Now, at the end of the day, my opinion: Rosenberg could have handled the situation differently. She was the only female on the line-up. Even if she wasn't female, you don't introduce somebody before they go on stage and disrespect them and speak anti-them. Let the people have a clean slate about how they feel, so that person's set can be honestly judged by the people. If you go out there and set a tone with the consumer in a way that's negative before that person even hits the stage, that is a problem. And it's disrespectful.
In a sense, you came up in hip hop when values may have been slightly different, or it may have been meant something else to be a rapper. What's the biggest difference between the game in the '90s and now?

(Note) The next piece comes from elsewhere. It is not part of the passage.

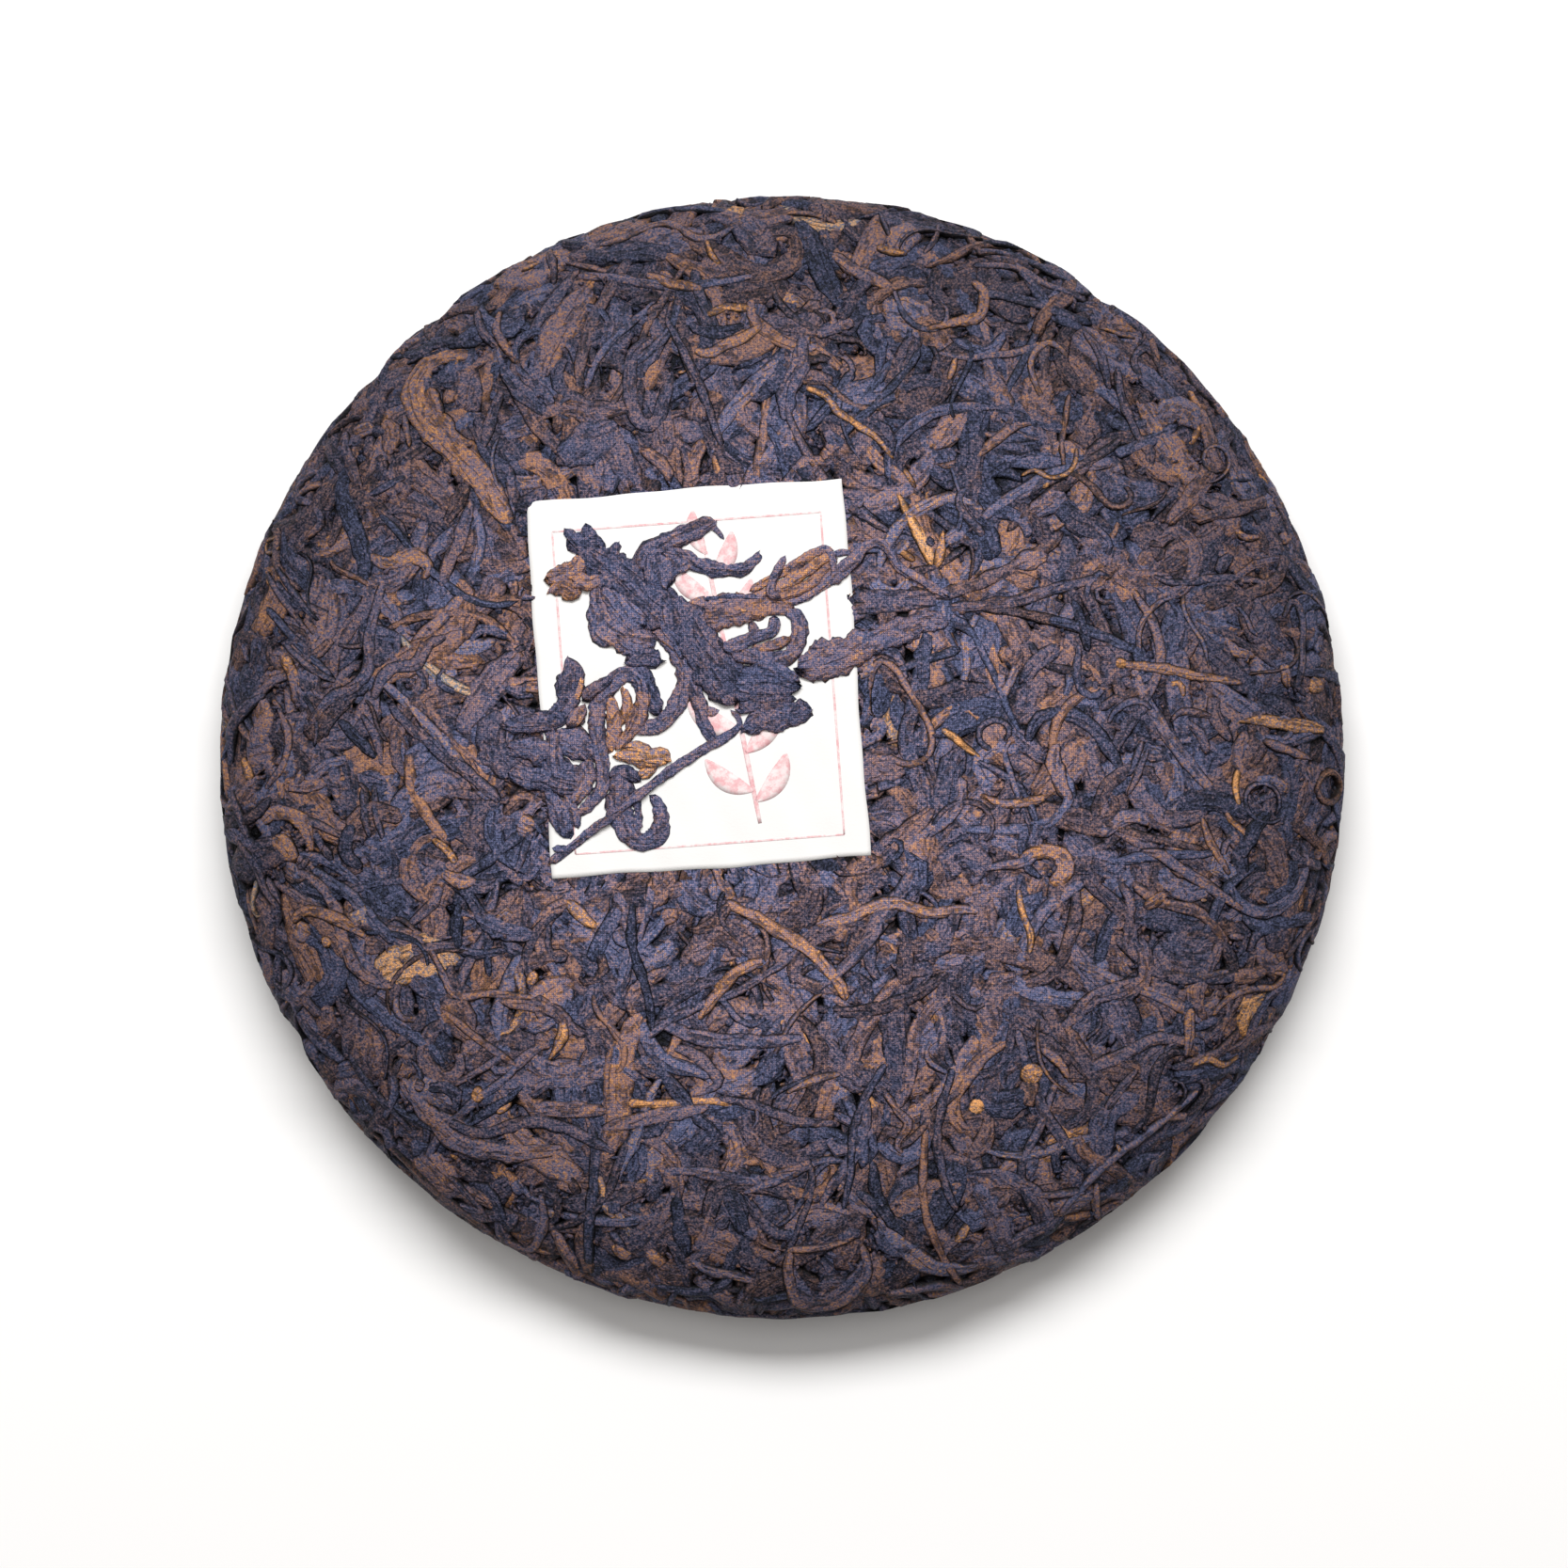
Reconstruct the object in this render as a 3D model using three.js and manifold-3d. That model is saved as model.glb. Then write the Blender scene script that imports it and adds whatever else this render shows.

These record companies are making it a lot easier for themselves to not be needed because they don't develop artists anymore. And if artists are left to have that responsibility to develop themselves on their own, when they become the sh-t and they become the stars, would they need a record label? They already became the sh-t without the record label. Becoming the sh-t on their own is what makes the label want to do business with them, but if they're already the sh-t, why do they need the label? That's why the independent movement has become so powerful in the past five years. That's the only thing I see that's changed a lot, among other things.
You know, they're not throwing money around like they used to. We used to spend $2 million on a video, at least I did. [laughs] So them days is over, but there's a lot of things that have changed. Radio has changed, I think it's starting to come back around. A real climate shift that's happened in music lately has definitely been inspiring things for the better, or a little bit better over the past couple of years. But ultimately, I'm not mad at where hip-hop is. Sometimes for good changes to come we have to encounter some bad ones, that's how life is, a balance of good and bad. But I definitely feel like hip-hop is at an amazing stage right now, both professionally and creatively. And I think as long as we stay on this course we'll be back to the things that we love and maybe even better.